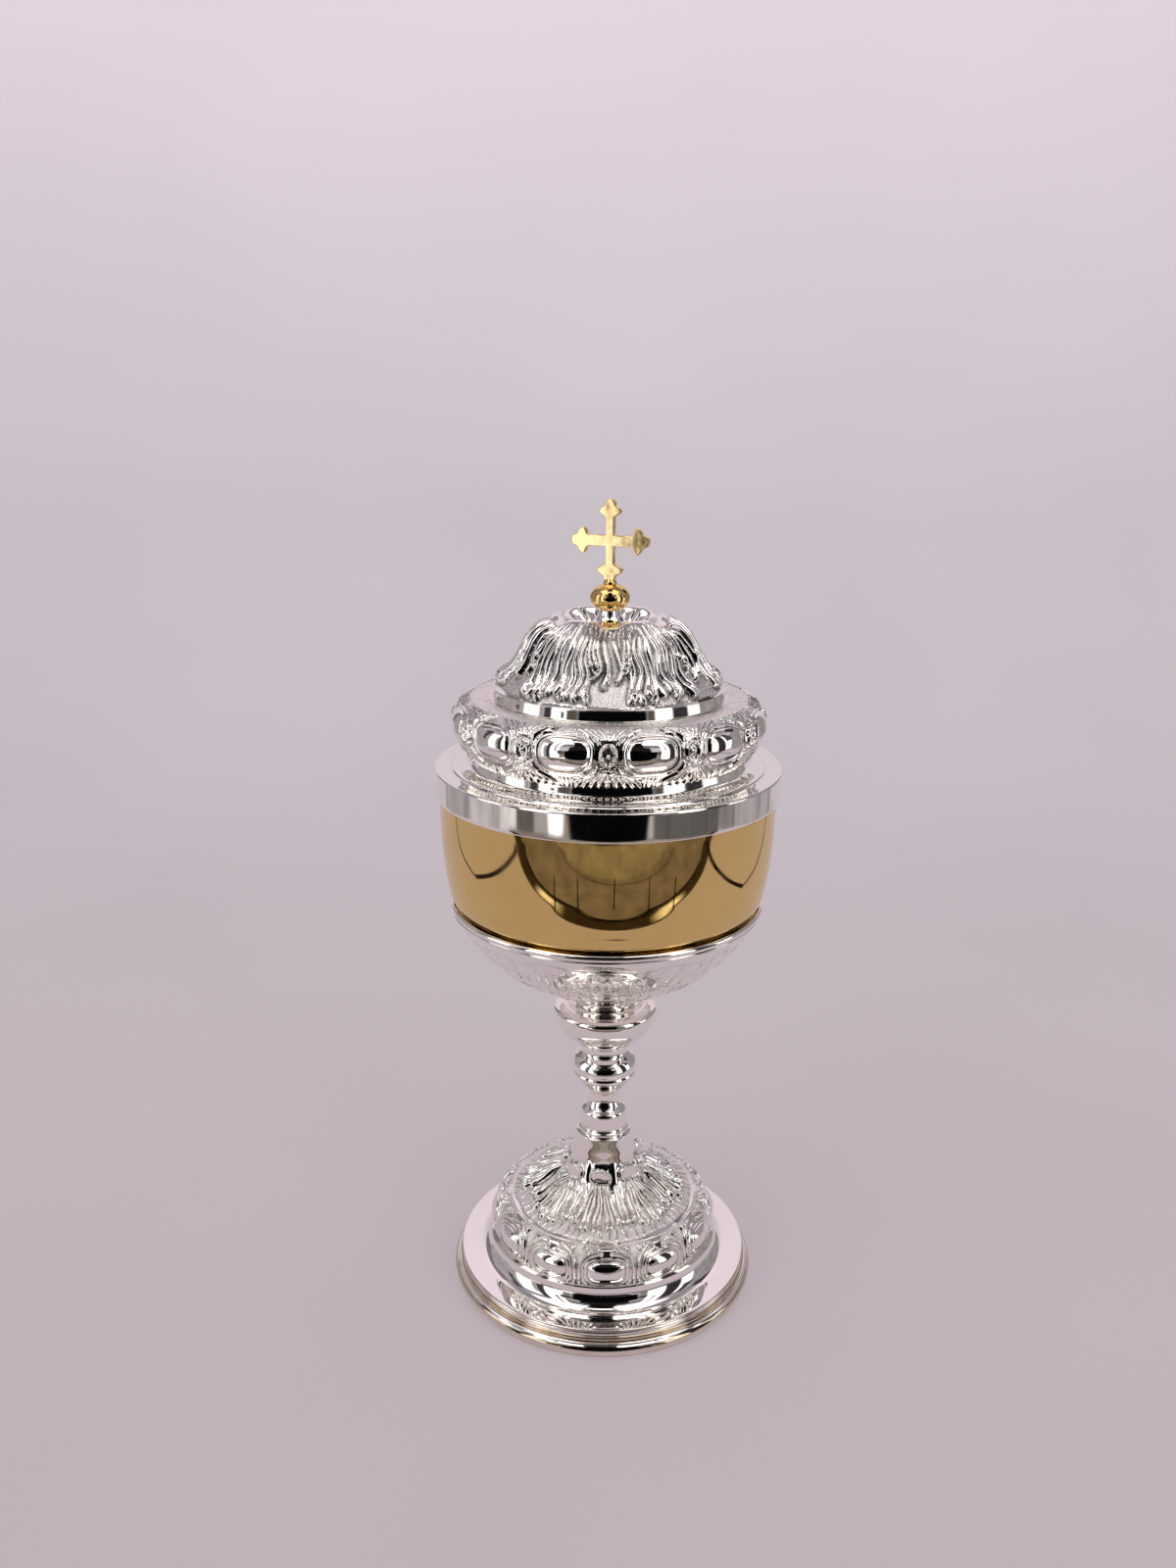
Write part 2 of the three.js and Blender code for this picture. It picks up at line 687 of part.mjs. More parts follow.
/** Dome: the stamped top of the lid, hung with acanthus leaves under a scrolled crest. */
function lidDome() {
  const crest = 0.95; // share of the flank where the leaves scroll over
  const brow = (tip, share) => tip + share * (crest - tip);
  const dish = [0.72 * domeCrestRadius, zNeck + 0.5 * domeCrestRise];
  const halfLeaf = [
    { place: 0, tip: 0.05, rise: domeLeafRise, curlRise: domeCurlRise },
    { place: 0.15, tip: 0.07, rise: 0.85 * domeLeafRise, curlRise: 0.9 * domeCurlRise },
    { place: 0.19, tip: 0.13, rise: 0.25 * domeLeafRise, curlRise: 0.6 * domeCurlRise },
    { place: 0.24, tip: 0.07, rise: 0.85 * domeLeafRise, curlRise: 0.9 * domeCurlRise },
    { place: 0.45, tip: 0.05, rise: domeLeafRise, curlRise: domeCurlRise },
    { place: 0.64, tip: 0.08, rise: 0.85 * domeLeafRise, curlRise: 0.9 * domeCurlRise },
    { place: 0.71, tip: 0.34, rise: 0.3 * domeLeafRise, curlRise: 0.5 * domeCurlRise },
    { place: 0.8, tip: 0.42, rise: 0.8 * domeLeafRise, curlRise: 0.7 * domeCurlRise },
    { place: 1, tip: 0.29, rise: 0.85 * domeLeafRise, curlRise: 0.7 * domeCurlRise },
  ];
  return stamped(
    repeated(domeLeafCount, halfLeaf, 180 / domeLeafCount),
    ({ tip, rise, curlRise }) => [
      setOff(domeFlank, 0, 0),
      setOff(domeFlank, tip - leafEdge, 0),
      setOff(domeFlank, tip, rise),
      setOff(domeFlank, brow(tip, 0.38), 0.9 * rise),
      setOff(domeFlank, brow(tip, 0.7), 0.8 * rise),
      setOff(domeFlank, crest, curlRise),
      dish,
    ],
    [
      [neckRingRadius + 1, zNeck],
      [finialBore, zNeck],
      [finialBore, zNeck - sheet],
      [neckRingRadius, zNeck - sheet],
      ...innerFace(domeFlank, [0.85, 0.6, 0.3], sheet),
      [lidDrumRadius - sheet, zDome],
    ],
  );
}

/** Finial neck: the ringed foot and hollow-sided dish under the ball. */
function finialNeck() {
  const dishFoot = zNeck + neckRingHeight;
  const ring = outline(0, neckRingRadius, zNeck, neckRingHeight, [[1, 0], [1, 0.85], [0.94, 1]]);
  const dish = outline(neckTopRadius, 0.88 * neckRingRadius, dishFoot, zBall - dishFoot, [
    [1, 0.12], [0.5, 0.3], [0.16, 0.62], [0, 1],
  ]);
  return bored([...ring, ...dish], finialBore, narrowFacets);
}

/** Finial ball: an oblate bead between the neck and the cross. */
function finialBall() {
  const lower = THREE.MathUtils.radToDeg(Math.acos(neckTopRadius / ballRadius));
  const upper = THREE.MathUtils.radToDeg(Math.acos(crossFootRadius / ballRadius));
  const sines = [lower, upper].map((angle) => Math.sin(THREE.MathUtils.degToRad(angle)));
  const halfHeight = ballHeight / (sines[0] + sines[1]);
  const side = arc(0, zBall + halfHeight * sines[0], ballRadius, halfHeight, -lower, upper, 8);
  side[0] = [neckTopRadius, zBall];
  side[side.length - 1] = [crossFootRadius, zCross];
  return bored(side, finialBore, narrowFacets);
}

/** One arm of the cross, from its root's lower side out round three buds and back. */
function budArm(shape, turn, halfBar, spread) {
  const tip = crossReach - crossTipRadius;
  const bud = new THREE.Vector2(tip - crossBudSetback, spread / 2 - crossBudRadius);
  const start = Math.PI - Math.asin(THREE.MathUtils.clamp((bud.y - halfBar) / crossBudRadius, -1, 1));
  const cusp = THREE.MathUtils.degToRad(50);
  const wrap = THREE.MathUtils.degToRad(130);
  const circle = (x, y, radius, from, to) => {
    const centre = new THREE.Vector2(x, y).rotateAround(new THREE.Vector2(), turn);
    const curve = new THREE.EllipseCurve(centre.x, centre.y, radius, radius, from + turn, to + turn, false);
    curve.getPoints(budSteps).forEach((point) => shape.push(point));
  };
  circle(bud.x, -bud.y, crossBudRadius, start, 2 * Math.PI + cusp);
  circle(tip, 0, crossTipRadius, -wrap, wrap);
  circle(bud.x, bud.y, crossBudRadius, -cusp, 2 * Math.PI - start);
}

/** Cross: a cast Greek cross with budded ends on a small round foot. */
function cross() {
  const points = [];
  const corner = new THREE.Vector2(crossPost / 2, crossBar / 2);
  const arms = [
    [0, crossBar / 2, crossArmSpread, [1, 1]],
    [Math.PI / 2, crossPost / 2, crossPostSpread, [-1, 1]],
    [Math.PI, crossBar / 2, crossArmSpread, [-1, -1]],
    [1.5 * Math.PI, crossPost / 2, crossPostSpread, [1, -1]],
  ];
  for (const [turn, halfBar, spread, [sx, sy]] of arms) {
    budArm(points, turn, halfBar, spread);
    points.push(new THREE.Vector2(sx * corner.x, sy * corner.y));
  }
  const plate = new THREE.ExtrudeGeometry(new THREE.Shape(points), {
    depth: crossThickness - 2 * crossBevel,
    bevelThickness: crossBevel,
    bevelSize: crossBevel,
    bevelOffset: -crossBevel,
    bevelSegments: 1,
  });
  plate.translate(0, 0, crossBevel - crossThickness / 2).rotateX(Math.PI / 2);
  plate.translate(0, 0, crossReach + crossFootHeight / 3);
  const foot = outline(0, crossFootRadius, 0, crossFootHeight, [[0, 0], [1, 0], [1, 0.3], [0.7, 1], [0, 1]]);
  return joined(closedBody(plate), turned(foot, boreFacets));
}

const silver = { color: 0xd9d6d8, roughness: 0.12, metalness: 1.0 };
const gilt = { color: 0xd2a95a, roughness: 0.1, metalness: 1.0 };
const steel = { color: 0x9b9a98, roughness: 0.4, metalness: 1.0 };

const group = new THREE.Group();

/** Adds one piece to a carrier under its own name. */
function place(carrier, name, geometry, finish) {
  const mesh = new THREE.Mesh(geometry, new THREE.MeshStandardMaterial({ ...finish, flatShading: true }));
  mesh.name = name;
  carrier.add(mesh);
  return mesh;
}

const base = new THREE.Group();
const lid = new THREE.Group();
group.add(base, lid);

const zFootWasher = zStemRing - conePlate - footWasherThickness;
const zFootNut = zFootWasher - footNutHeight;
const zFinialWasher = zNeck - sheet - finialWasherThickness;
const zFinialNut = zFinialWasher - finialNutHeight;

place(base, "foot_rim", footRim(), silver);
place(base, "foot_base", footBase(), silver);
place(base, "foot_band", footBand(), silver);
place(base, "foot_cone", footCone(), silver);
place(base, "stem_ring", stemRing(), silver);
place(base, "stem_collar", stemCollar(), silver);
place(base, "stem_node", stemNode(), silver);
place(base, "stem_knop", knop(), silver);
place(base, "stem_bead", stemBead(), silver);
place(base, "calyx", calyx(), silver);
place(base, "calyx_rim", calyxRim(), silver);
place(base, "cup_boss", cupBoss(), gilt);
place(base, "cup", cup(), gilt);
place(base, "tie_rod", rod(tieRodRadius, zFootNut - threadEnd, zCup - bossCap), steel);
place(base, "foot_washer", washer(footWasherRadius, footWasherThickness, tieBore, zFootWasher), steel);
place(base, "foot_nut", hexNut(footNutAcross, footNutHeight, tieBore, zFootNut), steel);

const finialWasher = washer(finialWasherRadius, finialWasherThickness, finialBore, zFinialWasher);
place(lid, "lid_rim", lidRim(), silver);
place(lid, "lid_band", lidBand(), silver);
place(lid, "lid_drum", lidDrum(), silver);
place(lid, "lid_dome", lidDome(), silver);
place(lid, "finial_neck", finialNeck(), silver);
place(lid, "finial_ball", finialBall(), gilt);
place(lid, "finial_stud", rod(finialRodRadius, zFinialNut - threadEnd, zCross), steel);
place(lid, "finial_washer", finialWasher, steel);
place(lid, "finial_nut", hexNut(finialNutAcross, finialNutHeight, finialBore, zFinialNut), steel);

const crossMesh = place(lid, "cross", cross(), gilt);
crossMesh.position.z = zCross;
crossMesh.rotation.z = THREE.MathUtils.degToRad(crossTurn);

export default group;
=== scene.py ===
"""The looks of a covered ciborium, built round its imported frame.

Sizes are in millimetres and meshes are written in metres, both in the frame's axes: +Z up the
stem, -Y towards the front. Angles round the axis are in degrees from the front, towards +X.
A face is measured along its section from its lower edge, which is called its height.
"""
import logging
import math
from collections.abc import Callable
from dataclasses import dataclass, field
from enum import Enum
from typing import ClassVar

import bpy
import numpy as np
from mathutils import Matrix, Vector


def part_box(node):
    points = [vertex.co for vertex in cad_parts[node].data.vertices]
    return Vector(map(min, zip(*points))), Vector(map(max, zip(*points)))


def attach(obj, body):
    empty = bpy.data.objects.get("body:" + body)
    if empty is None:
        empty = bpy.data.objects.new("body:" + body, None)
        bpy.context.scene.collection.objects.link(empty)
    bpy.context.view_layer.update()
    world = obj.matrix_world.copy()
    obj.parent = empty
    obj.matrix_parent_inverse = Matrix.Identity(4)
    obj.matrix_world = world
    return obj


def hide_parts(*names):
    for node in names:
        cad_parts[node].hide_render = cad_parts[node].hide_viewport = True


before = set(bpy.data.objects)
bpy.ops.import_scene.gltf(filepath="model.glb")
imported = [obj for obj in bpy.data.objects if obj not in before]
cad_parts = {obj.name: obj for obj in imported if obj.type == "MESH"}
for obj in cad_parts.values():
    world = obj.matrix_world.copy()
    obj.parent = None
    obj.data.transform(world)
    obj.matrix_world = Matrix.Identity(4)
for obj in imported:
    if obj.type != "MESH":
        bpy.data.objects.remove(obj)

Array = np.ndarray
Points = list[tuple[float, float]]
Spans = tuple[float, float]
Piece = bpy.types.Object
Material = bpy.types.Material
Tree = bpy.types.NodeTree
Socket = bpy.types.NodeSocket
Colour = tuple[float, float, float, float]

MM = 0.001
TINY = 1e-6
SIDES = (-1, 1)
CORNER_TURN = 18.0  # degrees past which a section's bend is a corner
CORNER_STEPS = 4  # spans of a rounded corner
RING_COLUMNS = 256
BOWL_COLUMNS = 288
BAND_COLUMNS = 864  # 72 for each of a band's twelve stones
LEAF_COLUMNS = 800
RECESS_ROUNDS = 6  # how far round a place its neighbours are averaged
RECESS_GAIN = 4.0  # recess for each millimetre that a place lies below its neighbours

log = logging.getLogger("ciborium")


class Slot(Enum):
    """The record's material slots."""

    SILVER = "silver_plate"
    GOLD = "gold_plate"
    STEEL = "steel_rod"


class Body(Enum):
    """The frame's moving bodies."""

    BASE = "base"
    LID = "lid"


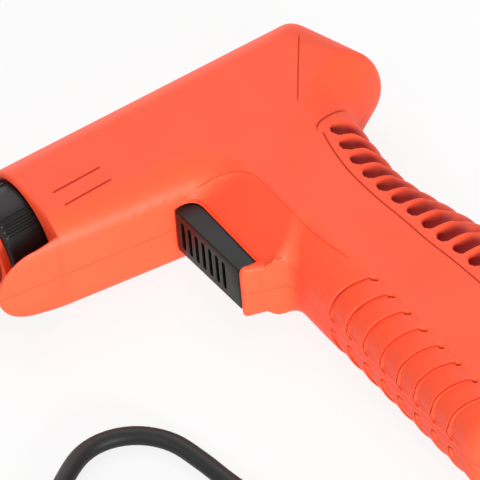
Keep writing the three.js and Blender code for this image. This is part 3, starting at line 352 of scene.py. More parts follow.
def lathe(sections):
    """A closed ring-shaped skin through cross-sections that go once round, in mm."""
    bm = bmesh.new()
    loops = [[bm.verts.new(Vector(p) * MM) for p in section] for section in sections]
    for i, loop in enumerate(loops):
        before = loops[i - 1]
        for k in range(len(loop)):
            bm.faces.new((before[k - 1], before[k], loop[k], loop[k - 1]))
    bmesh.ops.recalc_face_normals(bm, faces=bm.faces[:])
    return bm


def softened(name, node, body, material, width, angle=30):
    """A copy of a CAD piece with its edges rounded."""
    bm = bmesh.new()
    bm.from_mesh(nodes[node].data)
    bmesh.ops.remove_doubles(bm, verts=bm.verts[:], dist=1e-6)
    bmesh.ops.dissolve_limit(bm, angle_limit=math.radians(1), verts=bm.verts[:], edges=bm.edges[:])
    made = piece(name, bm, body, material)
    bevel = made.modifiers.new("edges", "BEVEL")
    bevel.width, bevel.segments, bevel.limit_method = width * MM, 3, "ANGLE"
    bevel.angle_limit = math.radians(angle)
    graph = bpy.context.evaluated_depsgraph_get()
    made.data = bpy.data.meshes.new_from_object(made.evaluated_get(graph))
    made.modifiers.clear()
    smooth(made, 40)
    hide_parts(node)
    return made


# ---------------------------------------------------------------- the shells' outer form

# How far each side is rounded over, how far from the middle plane that starts, mm, and the share of
# it that is flat.
ROUND_TOP, ROUND_BELLY = (12, 0, 0), (10, 9.5, 0)
ROUND_THROAT, ROUND_SLANT = (13, 8.6, 0.85), (10, 10.3, 0.4)
ROUND_FRONT, ROUND_FOOT, ROUND_GRIP = (12.5, 4.5, 0), (5, 12, 0), (15.5, 2, 0)
ROUND_HUMP, ROUND_REAR, ROUND_NOSE = (16, 0, 0), (16, 0, 0), (0.9, 15, 0)
BARREL_FRONT, BELLY_FRONT_Y = -45.6, -21.1
# The side view's corners, anticlockwise: place, fillet, steps along the fillet, and the rounding of the
# side that starts there.
SIDE_VIEW = [
    ((BARREL_FRONT, BELLY_FRONT_Y), 1.5, 8, ROUND_BELLY),
    ((-6.4, -26.6), 4.5, 12, ROUND_THROAT),
    ((-6.4, -58.7), 1.5, 8, ROUND_SLANT),
    ((0.3, -61.3), 5, 12, ROUND_FRONT),
    ((1.7, -148), 8, 16, ROUND_FOOT),
    ((51.5, -148), 10, 16, ROUND_GRIP),
    ((53.5, -95), 40, 24, ROUND_GRIP),
    ((42.5, -54.5), 45, 28, ROUND_GRIP),
    ((45, -26.4), 6, 20, ROUND_HUMP),
    ((62.5, -15.4), 6, 24, ROUND_REAR),
    ((52.4, 11.5), 9, 16, ROUND_TOP),
    ((BARREL_FRONT, 14.7), 3, 10, ROUND_NOSE),
]
FRONT_SIDE, GRIP_START, GRIP_END, GRIP_SIDES = 3, 5, 9, (5, 6, 7)
PLAIN_SPACING = 2.5               # between the points of a side with nothing on it
FRONT_ENDS, GRIP_ENDS = (8, 6), (10, 24)         # points before and after the scales and the pockets
HALF_TURNS = 52                   # levels from the middle plane to the side
SIDE_STEPS = [0.5 * i for i in range(1, 10)]     # how far in the rings on the flat side lie, at the grip


def eased(value):
    """0 to 1 with soft ends."""
    value = min(1.0, max(0.0, value))
    return value * value * (3 - 2 * value)


def rises(value, start, end):
    """0 up to the start, 1 from the end on, and a soft rise between them."""
    return eased((value - start) / (end - start))


def rounded_over(rounding, height):
    """How far a side has moved in at a height from the middle plane."""
    reach, start, flat = rounding
    share = max(0.0, (height - start) / (HALF - start))
    return reach * (flat * share + (1 - flat) * (1 - math.sqrt(max(0.0, 1 - share * share))))


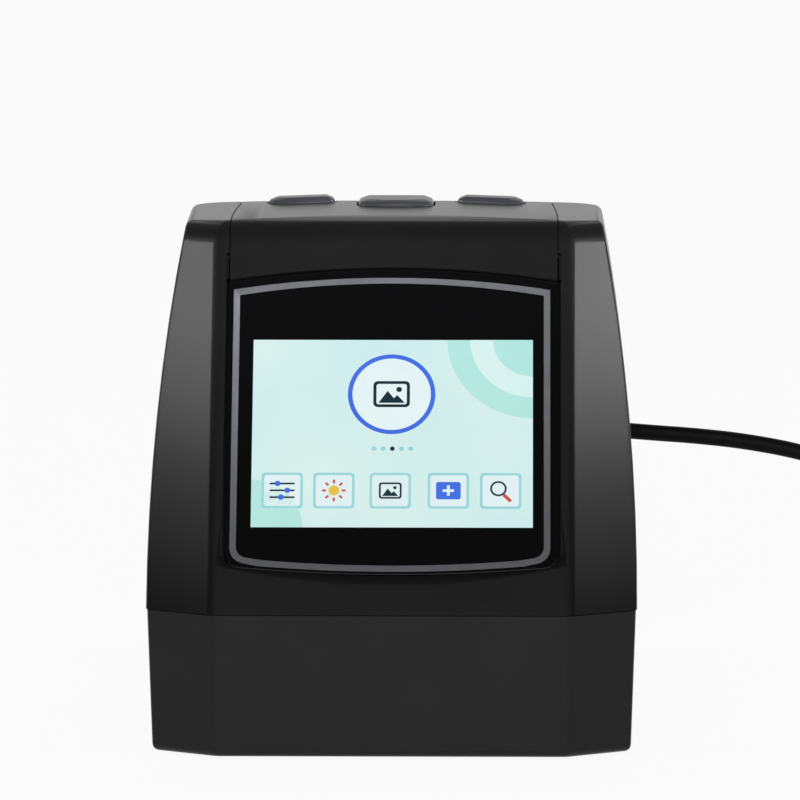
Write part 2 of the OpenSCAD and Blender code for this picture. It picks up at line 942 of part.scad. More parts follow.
sensor_z = camera_z - 1.2;
holder_w = 18;
holder_h = 9;
barrel_top = sensor_z - 3.5;
barrel_bottom = barrel_top - lens_l;
bracket_post_x = gate_w / 2 + 7;
bracket_posts = [
    for (x = [-bracket_post_x, bracket_post_x], y = [channel_y - 12, channel_y + 17]) [x, y]
];
guide_top = channel_z + channel_h;
bracket_top = camera_z - holder_h - 1;

module camera_board() {
    color("#1f5a35") difference() {
        translate([-15, channel_y - 12, camera_z])
            cube([30, 24, board_t]);
        for (x = [-12.5, 12.5])
            translate([x, channel_y, camera_z - 1])
                cylinder(h = board_t + 2, d = small_screw_d + 0.3);
    }
}

module image_sensor() {
    color("#3a3f55")
        translate([-5, channel_y - 4.5, sensor_z])
            cube([10, 9, camera_z - sensor_z]);
}

module lens_holder() {
    color("#161617")
        translate([0, channel_y, 0])
            difference() {
                union() {
                    translate([-holder_w / 2, -holder_w / 2, camera_z - holder_h])
                        cube([holder_w, holder_w, holder_h]);
                    for (x = [-12.5, 12.5])
                        translate([x, 0, camera_z - holder_h])
                            cylinder(h = holder_h, d = 5);
                    translate([-12.5, -2, camera_z - holder_h])
                        cube([25, 4, holder_h]);
                }
                translate([0, 0, camera_z - holder_h - 1])
                    cylinder(h = holder_h, d = lens_d + 0.1);
                translate([-6, -5.5, barrel_top + 0.5])
                    cube([12, 11, holder_h]);
                for (x = [-12.5, 12.5])
                    translate([x, 0, camera_z - 6])
                        cylinder(h = 7, d = small_screw_d - 0.3);
            }
}

module lens_barrel() {
    color("#0d0d0e")
        translate([0, channel_y, barrel_bottom])
            difference() {
                cylinder(h = lens_l, d = lens_d);
                translate([0, 0, -1])
                    cylinder(h = lens_l + 2, d = lens_d - 5);
                translate([0, 0, -1])
                    cylinder(h = 3.5, d = lens_d - 2.4);
                translate([0, 0, lens_l - 2.5])
                    cylinder(h = 3.5, d = lens_d - 2.4);
            }
}

// Front and rear glasses of the lens, each with one bulging face
module lens_glasses() {
    color("#9fb6c8")
        translate([0, channel_y, barrel_bottom])
            for (up = [0, 1])
                translate([0, 0, up ? lens_l : 0])
                    mirror([0, 0, up])
                        translate([0, 0, 0.6])
                            intersection() {
                                cylinder(h = 1.9, d = lens_d - 2.6);
                                translate([0, 0, 17])
                                    sphere(r = 17, $fn = 64);
                            }
}

module frustum(w0, d0, w1, d1, z0, z1) {
    hull() {
        translate([-w0 / 2, channel_y - d0 / 2, z0])
            cube([w0, d0, eps]);
        translate([-w1 / 2, channel_y - d1 / 2, z1 - eps])
            cube([w1, d1, eps]);
    }
}

hood_low = guide_top + guide_t;
hood_high = bracket_top - 2;

module lens_hood() {
    color("#111112") difference() {
        frustum(gate_w + 5, gate_d + 5, holder_w + 2, holder_w + 2, hood_low, hood_high);
        frustum(gate_w + 2.4, gate_d + 2.4, holder_w - 0.6, holder_w - 0.6,
            hood_low - eps, hood_high + eps);
    }
}

module camera_bracket() {
    color("#1b1b1c") difference() {
        union() {
            translate([-bracket_post_x - 3, channel_y - 15, hood_high])
                cube([2 * bracket_post_x + 6, 35, 2]);
            for (p = bracket_posts)
                translate([p.x, p.y, hood_low])
                    cylinder(h = hood_high + 1 - hood_low, d = 5);
            for (x = [-12.5, 12.5])
                translate([x, channel_y, hood_high + 1])
                    cylinder(h = camera_z - holder_h - hood_high - 1, d = 5);
        }
        translate([0, channel_y, hood_high - 1])
            cylinder(h = 4, d = lens_d + 0.6);
    }
}

// ---------- film channel and its light ----------

guide_legs = [
    for (x = [-1, 1], y = [-1, 1]) [x * (guide_half - 5), channel_y + y * (channel_half - 7)]
];
detent_x = 25;

module guide_upper() {
    color("#1d1d1e") difference() {
        translate([-guide_half, channel_y - channel_half - guide_t, guide_top])
            cube([2 * guide_half, channel_w + 2 * guide_t, guide_t]);
        translate([-gate_w / 2, channel_y - gate_d / 2, guide_top - 1])
            cube([gate_w, gate_d, 4]);
    }
}

module guide_lower() {
    color("#1d1d1e") difference() {
        union() {
            translate([-guide_half, channel_y - channel_half - guide_t, channel_z - guide_t])
                cube([2 * guide_half, channel_w + 2 * guide_t, channel_h + guide_t]);
            for (p = guide_legs)
                translate([p.x, p.y, floor_z + wall])
                    cylinder(h = channel_z - floor_z - wall - 0.5, d = 6);
        }
        translate([-far, channel_y - channel_half, channel_z])
            cube([2 * far, channel_w, far]);
        translate([-gate_w / 2, channel_y - gate_d / 2, channel_z - 4])
            cube([gate_w, gate_d, 8]);
        translate([detent_x - 5, channel_y + channel_half - 1, channel_z + 1.5])
            cube([10, 4, 4.5]);
    }
}

// Sprung strip with a rounded nose that clicks into the tray's notches
module film_detent() {
    color("#c8cacc")
        translate([detent_x, channel_y + channel_half + 0.3, channel_z + 1.7]) {
            translate([-4.8, 0, 0])
                cube([9.6, 0.4, 4.1]);
            difference() {
                translate([0, 0.4, 0])
                    cylinder(h = 4.1, r = 1.2);
                translate([-3, 0.4, -1])
                    cube([6, 3, 7]);
            }
        }
}

light_z = floor_z + wall + 1.6;
light_board_t = 1.2;
diffuser_t = 1.5;
diffuser_z = channel_z - guide_t - diffuser_t - 0.1;

module diffuser() {
    color("#f2f2ee")
        translate([-gate_w / 2 - 2, channel_y - gate_d / 2 - 2, diffuser_z])
            cube([gate_w + 4, gate_d + 4, diffuser_t]);
}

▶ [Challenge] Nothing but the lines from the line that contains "finialWasherThickness, finialBore, zFinialWasher);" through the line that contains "if empty is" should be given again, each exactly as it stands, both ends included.

▶ [Solution]
const finialWasher = washer(finialWasherRadius, finialWasherThickness, finialBore, zFinialWasher);
place(lid, "lid_rim", lidRim(), silver);
place(lid, "lid_band", lidBand(), silver);
place(lid, "lid_drum", lidDrum(), silver);
place(lid, "lid_dome", lidDome(), silver);
place(lid, "finial_neck", finialNeck(), silver);
place(lid, "finial_ball", finialBall(), gilt);
place(lid, "finial_stud", rod(finialRodRadius, zFinialNut - threadEnd, zCross), steel);
place(lid, "finial_washer", finialWasher, steel);
place(lid, "finial_nut", hexNut(finialNutAcross, finialNutHeight, finialBore, zFinialNut), steel);

const crossMesh = place(lid, "cross", cross(), gilt);
crossMesh.position.z = zCross;
crossMesh.rotation.z = THREE.MathUtils.degToRad(crossTurn);

export default group;
=== scene.py ===
"""The looks of a covered ciborium, built round its imported frame.

Sizes are in millimetres and meshes are written in metres, both in the frame's axes: +Z up the
stem, -Y towards the front. Angles round the axis are in degrees from the front, towards +X.
A face is measured along its section from its lower edge, which is called its height.
"""
import logging
import math
from collections.abc import Callable
from dataclasses import dataclass, field
from enum import Enum
from typing import ClassVar

import bpy
import numpy as np
from mathutils import Matrix, Vector


def part_box(node):
    points = [vertex.co for vertex in cad_parts[node].data.vertices]
    return Vector(map(min, zip(*points))), Vector(map(max, zip(*points)))


def attach(obj, body):
    empty = bpy.data.objects.get("body:" + body)
    if empty is None:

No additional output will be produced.